**REQUEST**: Within the data that follows, set down exactly the lines from the one containing "return [Rot(0, 0, CROSS_CLOCK)" through the one containing "obj.matrix_parent_inverse = Matrix.Identity(4)", both ends included.
# start of INFORMATION GIVEN
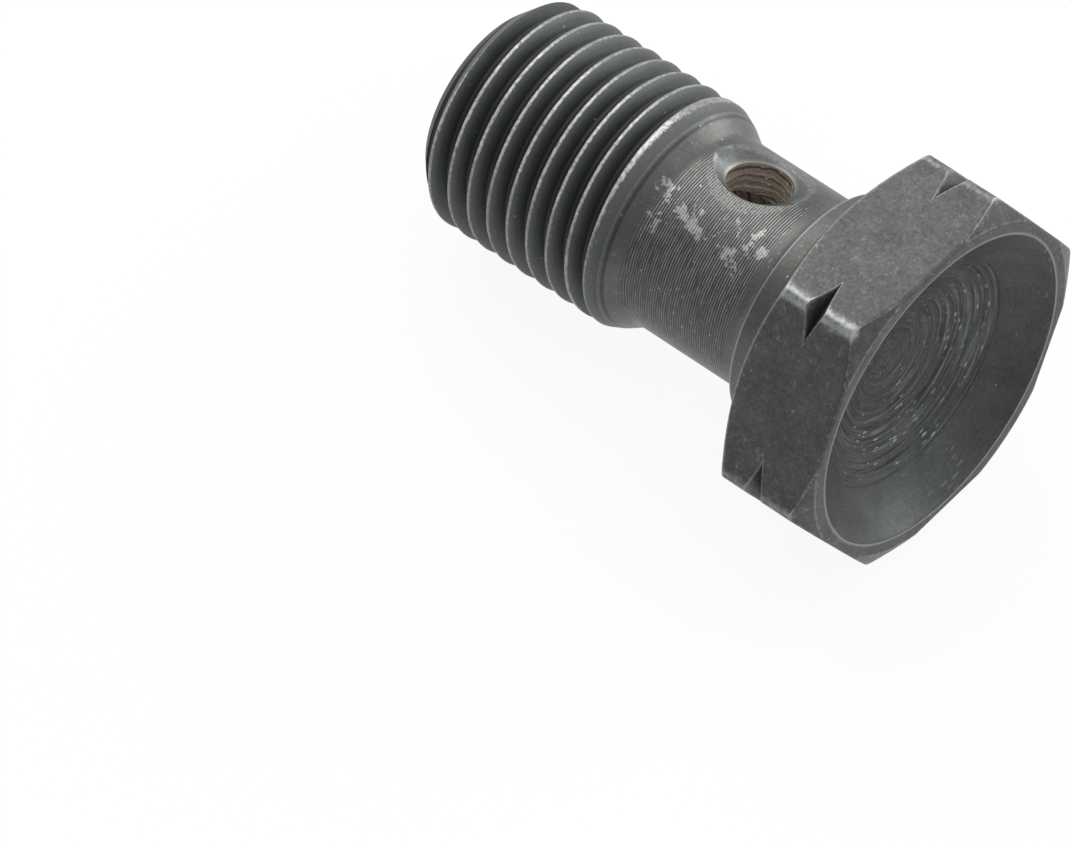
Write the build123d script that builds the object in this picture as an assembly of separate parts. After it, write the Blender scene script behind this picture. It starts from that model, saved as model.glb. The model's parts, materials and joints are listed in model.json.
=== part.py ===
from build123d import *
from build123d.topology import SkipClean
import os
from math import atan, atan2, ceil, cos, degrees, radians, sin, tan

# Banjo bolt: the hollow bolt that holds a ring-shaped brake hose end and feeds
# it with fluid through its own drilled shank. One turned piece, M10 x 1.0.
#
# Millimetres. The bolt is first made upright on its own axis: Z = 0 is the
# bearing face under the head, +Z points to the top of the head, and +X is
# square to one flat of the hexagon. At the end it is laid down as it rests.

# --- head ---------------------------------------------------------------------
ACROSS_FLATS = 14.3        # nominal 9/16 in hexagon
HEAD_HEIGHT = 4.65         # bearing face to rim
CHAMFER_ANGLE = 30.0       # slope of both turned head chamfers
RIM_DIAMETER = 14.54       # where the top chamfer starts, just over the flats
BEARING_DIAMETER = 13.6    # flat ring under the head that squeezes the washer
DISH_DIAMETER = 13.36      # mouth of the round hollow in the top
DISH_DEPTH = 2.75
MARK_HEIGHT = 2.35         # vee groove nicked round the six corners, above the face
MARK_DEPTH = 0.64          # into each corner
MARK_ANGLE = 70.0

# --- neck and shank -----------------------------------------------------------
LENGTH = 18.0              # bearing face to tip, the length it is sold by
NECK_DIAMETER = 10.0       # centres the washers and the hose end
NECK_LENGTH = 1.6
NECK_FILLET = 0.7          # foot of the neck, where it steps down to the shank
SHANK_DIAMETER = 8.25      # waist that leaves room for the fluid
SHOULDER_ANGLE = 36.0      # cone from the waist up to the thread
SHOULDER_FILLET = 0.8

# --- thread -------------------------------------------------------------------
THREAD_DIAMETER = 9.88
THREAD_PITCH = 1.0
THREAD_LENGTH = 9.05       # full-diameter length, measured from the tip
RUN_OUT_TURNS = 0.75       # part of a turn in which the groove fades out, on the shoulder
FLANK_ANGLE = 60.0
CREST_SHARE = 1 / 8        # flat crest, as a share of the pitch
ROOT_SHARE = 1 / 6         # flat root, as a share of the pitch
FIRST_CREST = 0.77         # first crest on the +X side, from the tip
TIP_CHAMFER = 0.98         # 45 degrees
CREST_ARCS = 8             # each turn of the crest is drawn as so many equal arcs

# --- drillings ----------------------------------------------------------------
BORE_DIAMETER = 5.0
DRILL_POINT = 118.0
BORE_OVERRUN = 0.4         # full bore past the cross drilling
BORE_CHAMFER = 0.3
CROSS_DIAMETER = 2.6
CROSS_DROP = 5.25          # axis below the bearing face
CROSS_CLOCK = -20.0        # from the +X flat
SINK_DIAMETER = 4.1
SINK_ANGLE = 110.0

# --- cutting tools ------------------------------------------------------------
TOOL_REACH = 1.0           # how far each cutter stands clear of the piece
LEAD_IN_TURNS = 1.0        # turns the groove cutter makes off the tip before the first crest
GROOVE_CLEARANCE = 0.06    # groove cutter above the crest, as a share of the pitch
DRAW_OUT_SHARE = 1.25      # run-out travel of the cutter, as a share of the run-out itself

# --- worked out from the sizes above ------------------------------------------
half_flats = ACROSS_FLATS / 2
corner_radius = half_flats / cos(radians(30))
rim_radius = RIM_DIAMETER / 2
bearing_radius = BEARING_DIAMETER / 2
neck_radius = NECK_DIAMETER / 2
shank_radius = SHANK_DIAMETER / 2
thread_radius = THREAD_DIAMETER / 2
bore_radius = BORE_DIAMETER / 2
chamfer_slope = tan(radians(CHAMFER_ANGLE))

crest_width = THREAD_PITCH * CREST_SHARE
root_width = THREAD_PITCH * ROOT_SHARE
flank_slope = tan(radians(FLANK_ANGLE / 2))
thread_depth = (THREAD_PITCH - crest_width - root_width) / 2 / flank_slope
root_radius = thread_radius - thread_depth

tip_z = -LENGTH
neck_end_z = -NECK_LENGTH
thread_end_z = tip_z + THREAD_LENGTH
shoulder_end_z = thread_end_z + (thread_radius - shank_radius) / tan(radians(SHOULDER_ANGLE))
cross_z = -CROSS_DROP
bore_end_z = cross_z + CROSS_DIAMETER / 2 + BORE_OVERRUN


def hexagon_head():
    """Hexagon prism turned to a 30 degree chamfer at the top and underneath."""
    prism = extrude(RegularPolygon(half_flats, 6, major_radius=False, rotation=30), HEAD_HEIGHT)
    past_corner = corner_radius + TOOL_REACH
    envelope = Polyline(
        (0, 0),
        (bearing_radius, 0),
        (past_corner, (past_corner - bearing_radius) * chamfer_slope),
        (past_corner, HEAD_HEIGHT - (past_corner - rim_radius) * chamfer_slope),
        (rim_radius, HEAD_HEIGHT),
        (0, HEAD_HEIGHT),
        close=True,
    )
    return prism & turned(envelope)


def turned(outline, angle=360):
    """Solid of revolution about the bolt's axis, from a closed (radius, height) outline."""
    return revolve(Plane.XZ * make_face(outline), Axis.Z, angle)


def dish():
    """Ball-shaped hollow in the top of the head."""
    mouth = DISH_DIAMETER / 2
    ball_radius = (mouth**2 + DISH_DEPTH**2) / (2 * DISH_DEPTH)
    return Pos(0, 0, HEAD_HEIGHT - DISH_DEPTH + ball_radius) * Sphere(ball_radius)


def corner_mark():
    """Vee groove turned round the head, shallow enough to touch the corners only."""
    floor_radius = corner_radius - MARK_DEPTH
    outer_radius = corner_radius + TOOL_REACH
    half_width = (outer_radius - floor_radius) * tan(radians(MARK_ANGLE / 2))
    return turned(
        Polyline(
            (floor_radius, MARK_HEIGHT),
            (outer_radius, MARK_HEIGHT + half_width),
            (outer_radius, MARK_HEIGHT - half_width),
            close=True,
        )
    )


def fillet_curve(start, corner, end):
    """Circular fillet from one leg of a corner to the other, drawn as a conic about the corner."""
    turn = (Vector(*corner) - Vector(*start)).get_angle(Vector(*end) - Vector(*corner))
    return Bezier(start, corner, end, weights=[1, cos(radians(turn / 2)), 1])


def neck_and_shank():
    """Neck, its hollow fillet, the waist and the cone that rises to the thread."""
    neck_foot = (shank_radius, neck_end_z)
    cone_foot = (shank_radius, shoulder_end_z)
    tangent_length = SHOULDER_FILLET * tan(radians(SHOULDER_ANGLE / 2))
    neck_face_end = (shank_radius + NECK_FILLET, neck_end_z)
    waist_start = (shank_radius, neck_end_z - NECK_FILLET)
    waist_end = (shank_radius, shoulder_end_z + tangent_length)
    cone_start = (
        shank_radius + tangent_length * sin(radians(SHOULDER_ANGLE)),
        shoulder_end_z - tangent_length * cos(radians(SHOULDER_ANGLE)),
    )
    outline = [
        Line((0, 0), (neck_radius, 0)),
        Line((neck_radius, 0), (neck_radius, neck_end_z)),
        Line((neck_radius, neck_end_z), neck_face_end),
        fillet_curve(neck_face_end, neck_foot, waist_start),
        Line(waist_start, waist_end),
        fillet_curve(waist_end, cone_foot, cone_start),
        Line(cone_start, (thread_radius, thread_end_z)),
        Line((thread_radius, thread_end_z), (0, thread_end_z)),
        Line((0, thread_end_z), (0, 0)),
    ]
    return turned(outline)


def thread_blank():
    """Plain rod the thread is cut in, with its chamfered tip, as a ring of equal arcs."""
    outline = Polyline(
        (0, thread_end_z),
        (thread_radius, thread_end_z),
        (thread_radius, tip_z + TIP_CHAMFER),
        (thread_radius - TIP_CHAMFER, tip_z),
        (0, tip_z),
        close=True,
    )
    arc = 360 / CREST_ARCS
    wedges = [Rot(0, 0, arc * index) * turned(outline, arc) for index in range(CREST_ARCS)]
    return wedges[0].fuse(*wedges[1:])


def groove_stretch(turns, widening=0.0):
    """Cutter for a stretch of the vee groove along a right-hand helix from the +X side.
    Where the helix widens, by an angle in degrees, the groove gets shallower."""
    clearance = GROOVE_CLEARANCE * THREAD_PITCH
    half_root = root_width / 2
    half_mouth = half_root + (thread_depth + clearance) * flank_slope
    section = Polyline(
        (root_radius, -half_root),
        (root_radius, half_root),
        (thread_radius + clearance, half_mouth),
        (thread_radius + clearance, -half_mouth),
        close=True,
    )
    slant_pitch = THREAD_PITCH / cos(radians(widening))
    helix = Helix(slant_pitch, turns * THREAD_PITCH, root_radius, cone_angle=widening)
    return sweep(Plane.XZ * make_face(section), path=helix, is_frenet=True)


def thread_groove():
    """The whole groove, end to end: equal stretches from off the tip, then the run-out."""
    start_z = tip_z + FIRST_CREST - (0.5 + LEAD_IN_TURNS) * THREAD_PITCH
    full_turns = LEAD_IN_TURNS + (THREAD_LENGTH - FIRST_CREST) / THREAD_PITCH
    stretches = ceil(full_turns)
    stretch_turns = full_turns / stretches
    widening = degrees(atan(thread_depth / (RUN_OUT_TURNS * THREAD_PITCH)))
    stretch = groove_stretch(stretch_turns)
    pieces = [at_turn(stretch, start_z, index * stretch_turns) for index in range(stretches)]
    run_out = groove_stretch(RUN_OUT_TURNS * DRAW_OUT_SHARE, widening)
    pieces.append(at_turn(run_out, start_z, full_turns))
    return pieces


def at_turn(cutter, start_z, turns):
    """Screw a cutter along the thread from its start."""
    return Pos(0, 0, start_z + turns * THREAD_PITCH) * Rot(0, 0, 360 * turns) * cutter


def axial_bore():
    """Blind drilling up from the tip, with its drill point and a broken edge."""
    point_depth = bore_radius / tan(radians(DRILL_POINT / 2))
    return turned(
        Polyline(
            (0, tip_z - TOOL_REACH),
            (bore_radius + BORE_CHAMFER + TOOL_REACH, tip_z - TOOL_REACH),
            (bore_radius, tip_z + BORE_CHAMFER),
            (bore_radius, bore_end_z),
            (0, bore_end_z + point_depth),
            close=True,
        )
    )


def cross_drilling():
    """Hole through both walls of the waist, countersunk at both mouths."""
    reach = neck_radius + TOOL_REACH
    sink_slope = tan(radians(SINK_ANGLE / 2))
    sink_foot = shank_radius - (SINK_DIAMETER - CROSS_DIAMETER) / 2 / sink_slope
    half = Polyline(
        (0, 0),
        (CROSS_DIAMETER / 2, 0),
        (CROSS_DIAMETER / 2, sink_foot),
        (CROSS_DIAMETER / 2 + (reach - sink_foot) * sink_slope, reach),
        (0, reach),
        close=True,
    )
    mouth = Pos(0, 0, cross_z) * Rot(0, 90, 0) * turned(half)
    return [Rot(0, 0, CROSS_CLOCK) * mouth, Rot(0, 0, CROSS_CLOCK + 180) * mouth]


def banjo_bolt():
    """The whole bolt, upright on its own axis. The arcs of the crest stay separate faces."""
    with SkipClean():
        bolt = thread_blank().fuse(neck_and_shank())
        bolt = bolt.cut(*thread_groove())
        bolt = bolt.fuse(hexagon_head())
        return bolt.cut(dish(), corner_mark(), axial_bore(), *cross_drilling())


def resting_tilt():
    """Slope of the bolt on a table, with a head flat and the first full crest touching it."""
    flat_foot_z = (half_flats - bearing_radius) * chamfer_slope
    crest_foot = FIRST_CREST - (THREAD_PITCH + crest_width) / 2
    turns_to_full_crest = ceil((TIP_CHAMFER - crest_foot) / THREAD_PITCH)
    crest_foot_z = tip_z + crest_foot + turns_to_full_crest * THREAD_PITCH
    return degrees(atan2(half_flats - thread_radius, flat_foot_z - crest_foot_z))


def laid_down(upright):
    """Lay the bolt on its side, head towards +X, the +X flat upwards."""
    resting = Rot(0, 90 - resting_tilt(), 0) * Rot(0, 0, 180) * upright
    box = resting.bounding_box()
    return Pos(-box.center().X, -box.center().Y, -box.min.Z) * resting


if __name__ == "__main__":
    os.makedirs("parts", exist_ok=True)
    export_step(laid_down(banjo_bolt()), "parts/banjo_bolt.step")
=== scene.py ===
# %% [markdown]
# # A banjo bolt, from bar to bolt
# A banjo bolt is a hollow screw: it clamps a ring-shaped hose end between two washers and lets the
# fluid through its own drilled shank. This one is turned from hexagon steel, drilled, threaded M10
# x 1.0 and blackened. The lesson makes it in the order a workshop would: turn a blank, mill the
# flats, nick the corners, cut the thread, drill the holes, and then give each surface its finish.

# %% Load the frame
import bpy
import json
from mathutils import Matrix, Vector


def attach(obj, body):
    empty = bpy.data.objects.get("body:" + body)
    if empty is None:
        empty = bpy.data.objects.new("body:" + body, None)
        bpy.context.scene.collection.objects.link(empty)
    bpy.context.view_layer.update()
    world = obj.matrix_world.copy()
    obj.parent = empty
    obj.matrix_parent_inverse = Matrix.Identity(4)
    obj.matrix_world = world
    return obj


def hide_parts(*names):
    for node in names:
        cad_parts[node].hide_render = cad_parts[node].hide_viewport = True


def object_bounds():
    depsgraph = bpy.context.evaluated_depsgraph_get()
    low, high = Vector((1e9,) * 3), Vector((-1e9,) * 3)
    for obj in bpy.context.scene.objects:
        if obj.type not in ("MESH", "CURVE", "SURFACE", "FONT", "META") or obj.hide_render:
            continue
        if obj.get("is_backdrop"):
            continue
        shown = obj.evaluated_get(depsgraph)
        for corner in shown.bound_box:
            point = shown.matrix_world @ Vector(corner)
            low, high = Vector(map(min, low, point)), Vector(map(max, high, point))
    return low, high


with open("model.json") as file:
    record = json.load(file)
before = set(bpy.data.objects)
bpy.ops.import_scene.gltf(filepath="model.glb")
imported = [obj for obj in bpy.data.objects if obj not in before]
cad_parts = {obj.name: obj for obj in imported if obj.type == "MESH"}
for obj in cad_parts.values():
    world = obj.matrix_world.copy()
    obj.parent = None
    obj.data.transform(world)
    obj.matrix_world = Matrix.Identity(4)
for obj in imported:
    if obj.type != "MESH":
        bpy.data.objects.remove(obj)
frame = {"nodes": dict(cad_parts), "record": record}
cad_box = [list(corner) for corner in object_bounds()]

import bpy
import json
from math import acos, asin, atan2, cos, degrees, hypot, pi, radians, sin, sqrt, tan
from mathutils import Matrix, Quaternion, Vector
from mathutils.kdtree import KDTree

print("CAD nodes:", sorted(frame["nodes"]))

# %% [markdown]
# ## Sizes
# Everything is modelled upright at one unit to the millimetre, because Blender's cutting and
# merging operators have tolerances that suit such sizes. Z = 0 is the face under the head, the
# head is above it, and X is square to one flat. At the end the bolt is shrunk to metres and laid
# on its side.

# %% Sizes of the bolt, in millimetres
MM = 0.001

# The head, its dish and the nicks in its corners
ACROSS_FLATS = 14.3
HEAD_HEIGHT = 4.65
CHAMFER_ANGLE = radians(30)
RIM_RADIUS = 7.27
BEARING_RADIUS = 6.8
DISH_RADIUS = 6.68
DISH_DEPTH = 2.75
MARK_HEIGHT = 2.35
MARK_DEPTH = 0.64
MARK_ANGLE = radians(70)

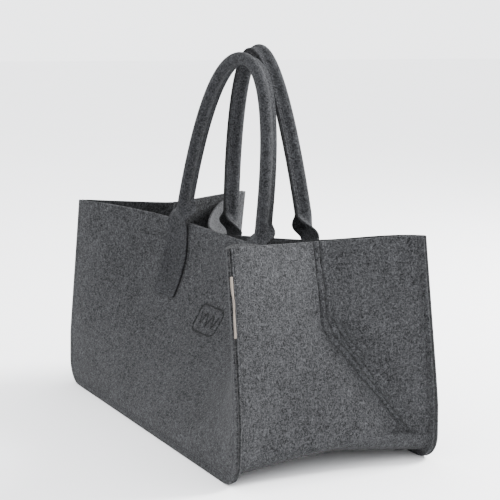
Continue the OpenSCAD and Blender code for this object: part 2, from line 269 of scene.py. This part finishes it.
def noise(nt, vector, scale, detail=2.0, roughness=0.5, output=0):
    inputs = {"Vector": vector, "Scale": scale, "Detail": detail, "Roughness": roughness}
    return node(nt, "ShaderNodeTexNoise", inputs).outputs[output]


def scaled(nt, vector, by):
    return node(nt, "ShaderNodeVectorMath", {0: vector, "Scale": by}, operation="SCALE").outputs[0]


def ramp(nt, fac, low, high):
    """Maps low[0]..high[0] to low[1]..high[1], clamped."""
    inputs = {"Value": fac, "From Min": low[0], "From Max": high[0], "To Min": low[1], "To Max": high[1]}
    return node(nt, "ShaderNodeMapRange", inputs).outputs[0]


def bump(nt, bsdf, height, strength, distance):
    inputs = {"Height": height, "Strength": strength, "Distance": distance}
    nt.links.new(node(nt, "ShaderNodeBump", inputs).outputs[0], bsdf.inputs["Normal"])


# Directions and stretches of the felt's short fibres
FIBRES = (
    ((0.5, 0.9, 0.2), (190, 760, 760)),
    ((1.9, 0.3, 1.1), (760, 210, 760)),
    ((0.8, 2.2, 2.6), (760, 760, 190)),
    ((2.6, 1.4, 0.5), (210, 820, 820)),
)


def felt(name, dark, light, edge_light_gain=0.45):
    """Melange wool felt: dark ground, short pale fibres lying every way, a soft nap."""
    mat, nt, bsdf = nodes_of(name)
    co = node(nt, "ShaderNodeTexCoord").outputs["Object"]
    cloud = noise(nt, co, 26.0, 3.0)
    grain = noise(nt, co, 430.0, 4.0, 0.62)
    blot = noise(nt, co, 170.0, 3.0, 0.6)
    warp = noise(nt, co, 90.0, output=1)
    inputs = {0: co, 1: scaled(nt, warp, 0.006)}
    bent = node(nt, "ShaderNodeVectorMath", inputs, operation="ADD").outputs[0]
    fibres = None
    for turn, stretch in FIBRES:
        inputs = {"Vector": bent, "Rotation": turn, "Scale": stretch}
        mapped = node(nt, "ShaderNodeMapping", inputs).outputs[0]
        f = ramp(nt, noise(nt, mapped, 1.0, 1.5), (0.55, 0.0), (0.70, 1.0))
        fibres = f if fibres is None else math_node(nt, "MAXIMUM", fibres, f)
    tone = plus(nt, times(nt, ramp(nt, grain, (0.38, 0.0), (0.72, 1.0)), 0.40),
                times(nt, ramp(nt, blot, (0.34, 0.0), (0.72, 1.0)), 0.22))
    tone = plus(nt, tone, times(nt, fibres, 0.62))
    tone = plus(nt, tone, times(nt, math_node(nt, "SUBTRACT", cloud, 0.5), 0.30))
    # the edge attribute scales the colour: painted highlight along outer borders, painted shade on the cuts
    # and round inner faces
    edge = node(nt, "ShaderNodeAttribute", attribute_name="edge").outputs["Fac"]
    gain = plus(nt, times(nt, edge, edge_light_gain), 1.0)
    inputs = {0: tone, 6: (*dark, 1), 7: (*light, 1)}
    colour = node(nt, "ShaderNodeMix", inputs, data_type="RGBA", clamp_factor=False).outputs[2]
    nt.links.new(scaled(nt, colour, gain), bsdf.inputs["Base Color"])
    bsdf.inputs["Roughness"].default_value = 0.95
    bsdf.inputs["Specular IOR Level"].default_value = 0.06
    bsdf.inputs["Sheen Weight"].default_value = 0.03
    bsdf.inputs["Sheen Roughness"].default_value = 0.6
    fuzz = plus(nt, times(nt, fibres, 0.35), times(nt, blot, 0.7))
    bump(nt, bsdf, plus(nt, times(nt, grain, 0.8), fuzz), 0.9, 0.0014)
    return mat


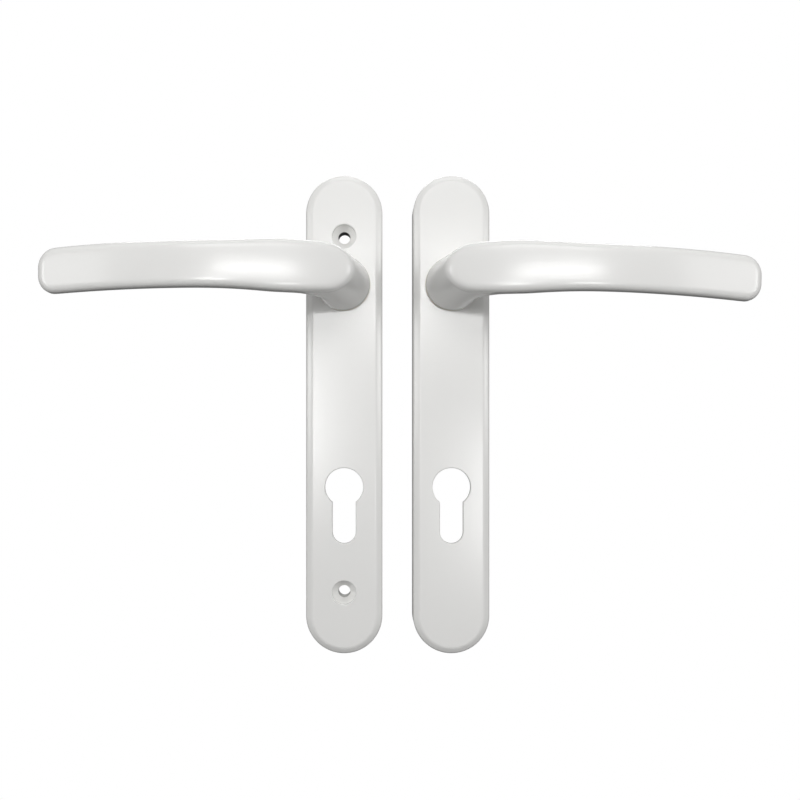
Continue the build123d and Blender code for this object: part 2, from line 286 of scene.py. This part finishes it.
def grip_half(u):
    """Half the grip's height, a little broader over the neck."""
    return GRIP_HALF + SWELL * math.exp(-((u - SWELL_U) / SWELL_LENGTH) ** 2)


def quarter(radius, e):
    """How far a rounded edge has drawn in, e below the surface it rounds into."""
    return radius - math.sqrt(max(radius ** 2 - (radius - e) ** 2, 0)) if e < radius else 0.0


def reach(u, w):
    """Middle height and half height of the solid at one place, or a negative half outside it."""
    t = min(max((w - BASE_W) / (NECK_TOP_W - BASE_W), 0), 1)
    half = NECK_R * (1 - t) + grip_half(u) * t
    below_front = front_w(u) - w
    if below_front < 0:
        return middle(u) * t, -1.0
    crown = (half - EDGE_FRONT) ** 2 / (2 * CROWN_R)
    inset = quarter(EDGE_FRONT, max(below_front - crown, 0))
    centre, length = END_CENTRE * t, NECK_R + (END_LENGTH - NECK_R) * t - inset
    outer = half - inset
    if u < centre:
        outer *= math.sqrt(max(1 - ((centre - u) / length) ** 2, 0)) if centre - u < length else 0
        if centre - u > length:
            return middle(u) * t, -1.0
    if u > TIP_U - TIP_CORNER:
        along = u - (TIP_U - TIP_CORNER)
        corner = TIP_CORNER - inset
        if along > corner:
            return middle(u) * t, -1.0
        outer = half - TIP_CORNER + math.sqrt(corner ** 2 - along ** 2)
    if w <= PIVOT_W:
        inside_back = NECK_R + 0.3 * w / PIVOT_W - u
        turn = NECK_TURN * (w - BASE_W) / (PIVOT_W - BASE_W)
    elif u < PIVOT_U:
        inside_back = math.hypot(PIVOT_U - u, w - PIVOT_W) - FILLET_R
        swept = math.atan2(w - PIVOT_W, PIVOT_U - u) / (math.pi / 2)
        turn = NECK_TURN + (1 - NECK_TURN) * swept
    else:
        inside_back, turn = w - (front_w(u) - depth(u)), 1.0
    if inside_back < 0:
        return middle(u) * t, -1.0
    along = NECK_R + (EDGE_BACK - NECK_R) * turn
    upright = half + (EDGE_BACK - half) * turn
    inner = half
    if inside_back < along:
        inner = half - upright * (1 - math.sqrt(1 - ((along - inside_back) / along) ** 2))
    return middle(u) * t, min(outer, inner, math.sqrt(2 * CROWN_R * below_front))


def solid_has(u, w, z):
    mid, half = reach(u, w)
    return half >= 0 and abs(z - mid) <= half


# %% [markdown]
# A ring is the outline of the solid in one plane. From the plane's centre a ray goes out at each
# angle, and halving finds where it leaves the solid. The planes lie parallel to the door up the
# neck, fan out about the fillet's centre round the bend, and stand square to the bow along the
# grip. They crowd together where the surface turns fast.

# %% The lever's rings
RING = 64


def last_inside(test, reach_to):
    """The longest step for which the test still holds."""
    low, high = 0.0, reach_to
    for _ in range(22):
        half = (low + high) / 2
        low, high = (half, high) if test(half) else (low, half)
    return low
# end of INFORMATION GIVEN
**ANSWER TO THE PROBLEM**:
    return [Rot(0, 0, CROSS_CLOCK) * mouth, Rot(0, 0, CROSS_CLOCK + 180) * mouth]


def banjo_bolt():
    """The whole bolt, upright on its own axis. The arcs of the crest stay separate faces."""
    with SkipClean():
        bolt = thread_blank().fuse(neck_and_shank())
        bolt = bolt.cut(*thread_groove())
        bolt = bolt.fuse(hexagon_head())
        return bolt.cut(dish(), corner_mark(), axial_bore(), *cross_drilling())


def resting_tilt():
    """Slope of the bolt on a table, with a head flat and the first full crest touching it."""
    flat_foot_z = (half_flats - bearing_radius) * chamfer_slope
    crest_foot = FIRST_CREST - (THREAD_PITCH + crest_width) / 2
    turns_to_full_crest = ceil((TIP_CHAMFER - crest_foot) / THREAD_PITCH)
    crest_foot_z = tip_z + crest_foot + turns_to_full_crest * THREAD_PITCH
    return degrees(atan2(half_flats - thread_radius, flat_foot_z - crest_foot_z))


def laid_down(upright):
    """Lay the bolt on its side, head towards +X, the +X flat upwards."""
    resting = Rot(0, 90 - resting_tilt(), 0) * Rot(0, 0, 180) * upright
    box = resting.bounding_box()
    return Pos(-box.center().X, -box.center().Y, -box.min.Z) * resting


if __name__ == "__main__":
    os.makedirs("parts", exist_ok=True)
    export_step(laid_down(banjo_bolt()), "parts/banjo_bolt.step")
=== scene.py ===
# %% [markdown]
# # A banjo bolt, from bar to bolt
# A banjo bolt is a hollow screw: it clamps a ring-shaped hose end between two washers and lets the
# fluid through its own drilled shank. This one is turned from hexagon steel, drilled, threaded M10
# x 1.0 and blackened. The lesson makes it in the order a workshop would: turn a blank, mill the
# flats, nick the corners, cut the thread, drill the holes, and then give each surface its finish.

# %% Load the frame
import bpy
import json
from mathutils import Matrix, Vector


def attach(obj, body):
    empty = bpy.data.objects.get("body:" + body)
    if empty is None:
        empty = bpy.data.objects.new("body:" + body, None)
        bpy.context.scene.collection.objects.link(empty)
    bpy.context.view_layer.update()
    world = obj.matrix_world.copy()
    obj.parent = empty
    obj.matrix_parent_inverse = Matrix.Identity(4)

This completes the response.